Standpunt van de officier van justitie
De officier van justitie heeft zich verzet tegen de niet-ontvankelijkheid. Er is sprake van een nietige intrekking van het EAB nu een Estse rechter via een videoverbinding een straf heeft opgelegd aan de opgeëiste persoon, terwijl de opgeëiste persoon zich op Nederlands grondgebied begeeft. Nederland kent geen wet voor berechtingen via een videoverbinding. Daarnaast is dit ook een schending van het Kaderbesluit. Er is sprake van een schending van de soevereiniteit. Primair heeft de officier van justitie gevraagd de intrekking van het EAB nietig te verklaren en de uitspraak van de Estse autoriteiten daarmee nietig te verklaren. Subsidiair heeft de officier van justitie verzocht de Estse autoriteiten op deze gang van zaken aan te spreken nu Nederland een procedure via een videoverbinding niet kent en onduidelijk is wat voor gevolgen dit heeft voor het EAB. Meer subsidiair heeft de officier van justitie aangegeven niet-ontvankelijk te moeten worden verklaard, als de rechtbank geen aanleiding ziet om nadere vragen te stellen.
Oordeel van de rechtbank
De rechtbank wil voorop stellen dat zij de zorgen van de officier van justitie deelt met betrekking tot de (mogelijke) schending van de Nederlandse soevereiniteit door het handelen van de Estse autoriteiten. De rechtbank merkt op dat dit een aangelegenheid is die op ministerieel niveau dient te worden besproken en heeft er alle vertrouwen in dat de officier van justitie melding zal maken van de geschetste gang van zaken.

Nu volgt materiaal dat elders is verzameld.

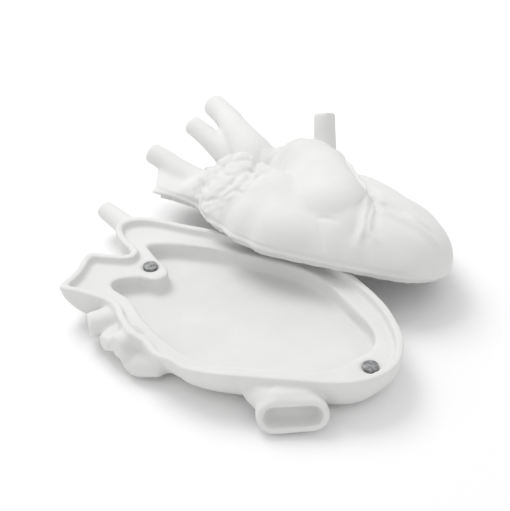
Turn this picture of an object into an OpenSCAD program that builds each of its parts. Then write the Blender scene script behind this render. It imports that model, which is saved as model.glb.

Met betrekking tot deze zaak ziet de rechtbank zich voor een situatie gesteld waarbij het EAB is ingetrokken. Gelet hierop is de grondslag aan de vordering van de officier van justitie tot het in behandeling nemen van het overleveringsverzoek komen te ontvallen. De rechtbank volgt de raadsman dan ook in zijn conclusie dat de officier van justitie niet-ontvankelijk is in zijn vordering.

4.Beslissing

VERKLAARTde officier van justitie niet-ontvankelijk in zijn vordering tot het in behandeling nemen van het EAB.
HEFT OPde geschorste overleveringsdetentie.
Aldus gedaan door
mr. M. van Mourik, voorzitter,
mrs. M.T.C. de Vries en J.H. Beestman, rechters,
in tegenwoordigheid van mr. F.A. Potters, griffier,
en uitgesproken ter openbare zitting van 6 januari 2022.
Ingevolge artikel 29, tweede lid, OLW staat tegen deze uitspraak geen gewoon rechtsmiddel open.